I got the strangest and most wonderful Christmas gift last week. No, not socks...
Here's how it happened: Working like I do at C. Mariani Antiques in San Francisco is kind of like that movie The Boy in the Plastic Bubble. The only difference is that I'm no boy, our gallery isn't a bubble, and we don't carry ANYTHING in plastic.
Ok, so that made no sense. Or did it? Well, if you worked where I do, you'd see there really is an analogy between life at C. Mariani and that movie. Because working here makes you forget the outside world and start to think everything's beautiful from the furniture to the clients to the boss (Claudio) and even to our posh restrooms (I think we're one of the only galleries that hangs Old Masters in the bathrooms.)
So, every day I sit blithely on my Aeron chair among 4,000 exquisite antiques, drinking lattes, and gabbing with my clients, always surrounded by exquisite antiques worthy of Versailles, the immense chandeliers sparkling with crystal, chairs glowing in all their gilded beauty, and gleaming wood surfaces, all thanks to our team of two full time housekeepers dusting and waxing around the clock to make sure that everything's perfect.
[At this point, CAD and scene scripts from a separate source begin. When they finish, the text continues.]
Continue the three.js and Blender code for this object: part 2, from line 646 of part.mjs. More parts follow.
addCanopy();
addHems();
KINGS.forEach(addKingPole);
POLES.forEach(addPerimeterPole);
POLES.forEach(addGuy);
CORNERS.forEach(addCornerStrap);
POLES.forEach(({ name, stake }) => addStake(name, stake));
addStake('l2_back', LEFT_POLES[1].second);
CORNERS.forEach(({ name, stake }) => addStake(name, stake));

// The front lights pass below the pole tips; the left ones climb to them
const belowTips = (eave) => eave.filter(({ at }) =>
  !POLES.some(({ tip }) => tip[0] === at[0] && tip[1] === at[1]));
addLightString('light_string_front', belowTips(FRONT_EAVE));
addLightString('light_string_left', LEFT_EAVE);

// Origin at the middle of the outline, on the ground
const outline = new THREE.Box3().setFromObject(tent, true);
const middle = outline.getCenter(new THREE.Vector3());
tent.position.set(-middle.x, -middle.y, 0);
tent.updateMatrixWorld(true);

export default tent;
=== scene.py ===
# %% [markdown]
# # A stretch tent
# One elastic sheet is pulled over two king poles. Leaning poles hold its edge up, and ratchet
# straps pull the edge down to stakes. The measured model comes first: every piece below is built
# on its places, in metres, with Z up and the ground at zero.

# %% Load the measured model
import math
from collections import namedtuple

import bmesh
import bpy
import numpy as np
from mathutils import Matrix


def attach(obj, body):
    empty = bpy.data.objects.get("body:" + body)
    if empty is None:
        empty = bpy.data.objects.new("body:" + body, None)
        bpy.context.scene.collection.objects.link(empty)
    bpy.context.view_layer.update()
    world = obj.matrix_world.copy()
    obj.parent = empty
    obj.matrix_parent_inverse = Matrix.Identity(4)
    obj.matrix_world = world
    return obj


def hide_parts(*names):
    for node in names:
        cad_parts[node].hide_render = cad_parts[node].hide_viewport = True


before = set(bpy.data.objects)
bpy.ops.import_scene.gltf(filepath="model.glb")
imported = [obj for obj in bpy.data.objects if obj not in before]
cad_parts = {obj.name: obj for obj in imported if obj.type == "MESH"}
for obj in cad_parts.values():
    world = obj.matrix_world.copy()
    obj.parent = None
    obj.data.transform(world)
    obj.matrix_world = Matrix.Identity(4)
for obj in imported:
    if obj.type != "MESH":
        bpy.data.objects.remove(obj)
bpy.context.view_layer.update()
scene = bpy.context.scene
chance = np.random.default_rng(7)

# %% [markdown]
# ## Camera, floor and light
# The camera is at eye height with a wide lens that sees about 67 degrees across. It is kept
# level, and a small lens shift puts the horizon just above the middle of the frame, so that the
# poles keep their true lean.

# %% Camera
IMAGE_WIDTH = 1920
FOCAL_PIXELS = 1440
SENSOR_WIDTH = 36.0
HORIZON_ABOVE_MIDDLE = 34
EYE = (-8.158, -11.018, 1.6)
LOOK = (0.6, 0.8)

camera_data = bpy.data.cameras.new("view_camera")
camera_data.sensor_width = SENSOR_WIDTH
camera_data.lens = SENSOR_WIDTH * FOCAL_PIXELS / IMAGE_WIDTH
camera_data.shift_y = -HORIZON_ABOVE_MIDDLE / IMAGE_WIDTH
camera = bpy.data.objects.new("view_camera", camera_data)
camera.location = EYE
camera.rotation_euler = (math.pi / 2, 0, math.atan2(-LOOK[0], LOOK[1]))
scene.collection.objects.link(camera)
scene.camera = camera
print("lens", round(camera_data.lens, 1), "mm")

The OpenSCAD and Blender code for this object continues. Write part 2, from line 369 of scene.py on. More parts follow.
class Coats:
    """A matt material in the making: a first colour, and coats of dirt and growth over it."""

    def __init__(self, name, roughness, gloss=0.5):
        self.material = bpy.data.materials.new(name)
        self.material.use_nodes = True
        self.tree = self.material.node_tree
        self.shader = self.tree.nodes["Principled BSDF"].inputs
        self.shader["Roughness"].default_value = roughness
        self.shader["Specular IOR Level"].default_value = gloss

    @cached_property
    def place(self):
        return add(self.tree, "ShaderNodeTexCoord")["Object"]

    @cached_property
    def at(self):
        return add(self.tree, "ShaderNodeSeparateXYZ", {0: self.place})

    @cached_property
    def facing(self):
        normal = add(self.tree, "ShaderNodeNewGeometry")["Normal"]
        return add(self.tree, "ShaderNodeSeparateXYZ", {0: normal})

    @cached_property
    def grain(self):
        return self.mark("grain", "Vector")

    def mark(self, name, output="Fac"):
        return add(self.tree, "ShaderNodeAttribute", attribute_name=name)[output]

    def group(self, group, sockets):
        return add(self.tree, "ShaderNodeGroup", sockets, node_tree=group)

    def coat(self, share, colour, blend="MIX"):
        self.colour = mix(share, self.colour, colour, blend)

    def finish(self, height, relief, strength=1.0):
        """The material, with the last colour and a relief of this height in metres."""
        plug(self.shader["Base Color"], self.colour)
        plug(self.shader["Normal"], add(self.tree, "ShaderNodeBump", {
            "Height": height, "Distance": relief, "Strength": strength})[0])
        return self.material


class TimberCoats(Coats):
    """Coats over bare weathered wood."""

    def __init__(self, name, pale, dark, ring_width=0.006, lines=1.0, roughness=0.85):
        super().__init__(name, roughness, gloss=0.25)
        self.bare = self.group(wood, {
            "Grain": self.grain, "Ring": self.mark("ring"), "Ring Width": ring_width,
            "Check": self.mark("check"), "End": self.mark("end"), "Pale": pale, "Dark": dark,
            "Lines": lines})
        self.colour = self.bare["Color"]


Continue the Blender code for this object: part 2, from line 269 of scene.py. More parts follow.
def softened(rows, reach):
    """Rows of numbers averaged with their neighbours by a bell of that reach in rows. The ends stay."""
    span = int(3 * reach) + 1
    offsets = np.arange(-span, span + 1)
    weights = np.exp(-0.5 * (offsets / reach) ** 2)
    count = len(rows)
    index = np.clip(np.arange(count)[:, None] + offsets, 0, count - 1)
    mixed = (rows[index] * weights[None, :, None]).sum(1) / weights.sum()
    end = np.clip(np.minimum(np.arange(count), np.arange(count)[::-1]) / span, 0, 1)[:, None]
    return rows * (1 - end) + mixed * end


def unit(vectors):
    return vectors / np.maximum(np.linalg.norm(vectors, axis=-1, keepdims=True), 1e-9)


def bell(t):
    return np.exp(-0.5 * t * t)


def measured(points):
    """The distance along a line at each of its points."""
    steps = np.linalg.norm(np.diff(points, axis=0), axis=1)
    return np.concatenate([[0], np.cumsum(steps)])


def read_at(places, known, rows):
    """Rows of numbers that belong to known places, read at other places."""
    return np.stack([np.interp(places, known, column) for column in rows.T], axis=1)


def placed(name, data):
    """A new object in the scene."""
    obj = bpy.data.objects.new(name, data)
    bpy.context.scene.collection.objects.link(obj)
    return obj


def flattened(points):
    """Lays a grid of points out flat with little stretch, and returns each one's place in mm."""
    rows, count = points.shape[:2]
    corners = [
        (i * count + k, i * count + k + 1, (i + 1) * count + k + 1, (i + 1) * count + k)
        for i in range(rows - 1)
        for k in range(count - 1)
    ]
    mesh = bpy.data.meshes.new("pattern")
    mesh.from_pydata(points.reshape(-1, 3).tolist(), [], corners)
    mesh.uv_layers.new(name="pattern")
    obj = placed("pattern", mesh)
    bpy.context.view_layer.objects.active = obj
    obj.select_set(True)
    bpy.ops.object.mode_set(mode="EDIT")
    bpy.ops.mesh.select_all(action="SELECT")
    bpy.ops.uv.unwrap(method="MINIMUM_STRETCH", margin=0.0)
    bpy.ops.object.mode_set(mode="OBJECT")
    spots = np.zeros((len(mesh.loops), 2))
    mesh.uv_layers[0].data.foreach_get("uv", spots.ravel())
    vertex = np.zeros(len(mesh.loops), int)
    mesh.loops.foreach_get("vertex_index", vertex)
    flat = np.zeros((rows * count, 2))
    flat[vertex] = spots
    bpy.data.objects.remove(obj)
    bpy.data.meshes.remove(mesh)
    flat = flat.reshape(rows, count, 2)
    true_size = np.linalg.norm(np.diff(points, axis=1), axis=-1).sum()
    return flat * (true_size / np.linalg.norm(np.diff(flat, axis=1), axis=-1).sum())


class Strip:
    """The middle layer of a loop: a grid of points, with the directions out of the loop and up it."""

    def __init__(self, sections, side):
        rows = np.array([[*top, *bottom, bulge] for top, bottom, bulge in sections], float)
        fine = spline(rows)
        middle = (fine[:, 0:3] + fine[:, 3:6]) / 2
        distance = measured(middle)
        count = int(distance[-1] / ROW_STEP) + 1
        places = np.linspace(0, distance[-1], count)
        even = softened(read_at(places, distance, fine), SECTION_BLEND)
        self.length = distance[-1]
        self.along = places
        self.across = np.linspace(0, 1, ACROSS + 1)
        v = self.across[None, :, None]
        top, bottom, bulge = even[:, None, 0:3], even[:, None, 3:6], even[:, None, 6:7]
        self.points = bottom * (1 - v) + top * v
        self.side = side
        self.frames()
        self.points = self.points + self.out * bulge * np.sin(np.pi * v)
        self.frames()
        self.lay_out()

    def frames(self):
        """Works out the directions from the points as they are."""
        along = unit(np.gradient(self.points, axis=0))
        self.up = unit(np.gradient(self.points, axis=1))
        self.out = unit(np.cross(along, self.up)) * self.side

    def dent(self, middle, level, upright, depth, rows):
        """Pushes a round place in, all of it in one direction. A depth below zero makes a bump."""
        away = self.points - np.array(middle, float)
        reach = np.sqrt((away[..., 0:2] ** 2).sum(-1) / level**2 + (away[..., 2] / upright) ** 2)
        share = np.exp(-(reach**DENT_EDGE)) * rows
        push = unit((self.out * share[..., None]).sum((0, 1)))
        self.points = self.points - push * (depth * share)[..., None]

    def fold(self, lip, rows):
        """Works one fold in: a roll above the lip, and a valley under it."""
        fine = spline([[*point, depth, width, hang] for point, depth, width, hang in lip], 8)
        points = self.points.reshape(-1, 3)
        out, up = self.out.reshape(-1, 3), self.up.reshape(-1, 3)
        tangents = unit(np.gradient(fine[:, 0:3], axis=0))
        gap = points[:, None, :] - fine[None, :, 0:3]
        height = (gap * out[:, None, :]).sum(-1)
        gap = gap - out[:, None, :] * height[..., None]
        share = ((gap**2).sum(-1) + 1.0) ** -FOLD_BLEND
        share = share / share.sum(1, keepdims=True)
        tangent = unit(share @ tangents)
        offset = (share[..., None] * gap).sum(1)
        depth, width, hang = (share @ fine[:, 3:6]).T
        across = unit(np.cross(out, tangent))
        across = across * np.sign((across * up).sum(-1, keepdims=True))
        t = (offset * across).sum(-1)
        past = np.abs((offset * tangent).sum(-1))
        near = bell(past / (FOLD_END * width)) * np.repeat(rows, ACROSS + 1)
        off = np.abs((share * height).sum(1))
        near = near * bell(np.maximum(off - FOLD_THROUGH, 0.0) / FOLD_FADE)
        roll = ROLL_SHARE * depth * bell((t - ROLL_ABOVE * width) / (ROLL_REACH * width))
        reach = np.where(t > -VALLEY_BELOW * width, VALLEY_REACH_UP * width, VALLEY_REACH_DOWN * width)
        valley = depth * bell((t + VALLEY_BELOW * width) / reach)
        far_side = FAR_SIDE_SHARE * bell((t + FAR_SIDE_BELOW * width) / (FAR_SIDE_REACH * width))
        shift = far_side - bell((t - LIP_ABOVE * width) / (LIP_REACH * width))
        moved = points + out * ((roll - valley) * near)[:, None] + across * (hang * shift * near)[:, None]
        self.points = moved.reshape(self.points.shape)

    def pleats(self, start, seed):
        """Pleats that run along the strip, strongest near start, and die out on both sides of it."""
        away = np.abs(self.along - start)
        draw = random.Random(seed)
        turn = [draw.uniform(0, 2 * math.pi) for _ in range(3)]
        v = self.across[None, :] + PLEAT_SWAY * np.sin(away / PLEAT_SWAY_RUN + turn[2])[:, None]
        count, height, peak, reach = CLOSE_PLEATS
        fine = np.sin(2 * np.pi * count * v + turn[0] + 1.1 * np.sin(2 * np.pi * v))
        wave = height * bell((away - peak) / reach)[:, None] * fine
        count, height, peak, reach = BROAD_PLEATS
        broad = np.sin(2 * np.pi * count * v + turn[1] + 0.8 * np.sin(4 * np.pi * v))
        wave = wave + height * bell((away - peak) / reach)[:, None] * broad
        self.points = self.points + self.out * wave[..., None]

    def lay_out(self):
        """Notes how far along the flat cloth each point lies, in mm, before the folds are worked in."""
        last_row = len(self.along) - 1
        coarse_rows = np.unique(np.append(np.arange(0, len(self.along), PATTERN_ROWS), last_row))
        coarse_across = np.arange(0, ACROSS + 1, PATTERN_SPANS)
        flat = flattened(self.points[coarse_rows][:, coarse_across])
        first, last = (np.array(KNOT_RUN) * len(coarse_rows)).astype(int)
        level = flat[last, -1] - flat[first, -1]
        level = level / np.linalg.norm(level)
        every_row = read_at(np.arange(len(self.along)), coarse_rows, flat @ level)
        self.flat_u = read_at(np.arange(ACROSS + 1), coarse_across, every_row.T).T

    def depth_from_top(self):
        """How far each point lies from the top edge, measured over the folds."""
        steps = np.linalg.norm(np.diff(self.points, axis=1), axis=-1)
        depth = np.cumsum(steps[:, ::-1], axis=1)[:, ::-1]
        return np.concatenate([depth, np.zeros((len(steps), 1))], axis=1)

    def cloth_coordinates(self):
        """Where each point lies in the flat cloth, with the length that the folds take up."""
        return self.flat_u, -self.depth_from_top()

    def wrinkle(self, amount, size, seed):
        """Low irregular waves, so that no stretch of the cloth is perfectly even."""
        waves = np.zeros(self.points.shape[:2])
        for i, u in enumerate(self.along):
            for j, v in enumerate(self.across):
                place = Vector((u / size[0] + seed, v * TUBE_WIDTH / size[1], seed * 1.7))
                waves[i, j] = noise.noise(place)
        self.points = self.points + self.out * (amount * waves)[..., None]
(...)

Oh, I forget to mention our trusty plant service that makes sure we have fresh Cattleya and assorted other exotic orchids and plants pouring out of a variety of urns, jardinieres, and cachepots.
We even have a workshop crew nattily dressed in smart blue uniforms who are always courteous, kind, fun and oh-so-skilled in their trades. So getting jaded to the perfection of C. Mariani is pretty easy to do.
And so it's no surprise that I've come to see the world only through Mariani rose colored glasses, Tivo'ing past the "ugly" TV news segments on the Middle East and only rarely taking time to appreciate our men and women risking their lives there for me and you.
But even when you live in a pretty bubble like C. Mariani, you can still get small wake up calls that remind you how harsh the reality is outside and how you how lucky you are to be safe, warm and secure in a world that is uncertain, dangerous and tragic.
And so I recently got one of those wake up calls in a series of emails. It started pretty innocuously:
"Dear Sir, just curious on how to order your colorless C. Mariani antque wax featured in an article in this month's Traditional Home magazine, Signed William E TSgt USAF ANG 200RHS/LGS".
So I emailed him back the usual response (we get a lot of these requests both for our clear and tinted waxes):
"Dear Bill, Thank you for enquiry regarding our colorless wax. Each tin blah blah blah-blah blah and also blah-ba. Buzz"
So he emails me back:
"Thank you Buzz, I actually called your office and ordered my can of wax, received it and I'm very please with the results. But ironically, I thought your name sounded familiar to me, and then it hit me. You're the guy with that Buzz on Antiques column. And I realized I spent all of last summer in Afghanistan reading your wonderful articles—I especially liked the one on how many people can sit at a dining table. Thanks, Bill"
That last email stopped me in my tracks. Did he say Afghanistan? As in dusty, Taliban, Spider holed, "Can't even get Evian Mist by the Pool" Afghanistan? I just couldn't believe that anyone that far away and not even staying in a Four Seasons would want to read my blog, unless he thought Buzz referred to a drug connection.
Anyhow, I was stunned. And it made me realize how incredibly lucky I am to be safe and warm right here right now. To me, if that isn't a Christmas miracle I don't know what is. It also made me wonder, How many Georgian breakfronts can you fit into a pup tent and with all those dust storms why bother waxing it all? That alone would be a miracle.
As it happens, Sergeant Bill thankfully returned to the States last October after his tour of duty defending our lives and lifestyles was complete. And he assured me he's not living in a pup tent but rather in a home filled with antiques desperately in need of our special antique wax.
He also confirmed for me that when he was in Afghanistan, he couldn't recall seeing even one museum- quality 18th c. period piece. NOTE TO SELF: Better close down our Kabul gallery.
Anyhow, I just wanted to take a moment to wish Bill and all of our servicepersons in uniform a very Merry Christmas and a Happy New Year. We appreciate the job you're doing and I hope we stay mindful throughout the year how lucky we are to have your protection.
And for that matter, Happy Holidays to you all and to all a good night!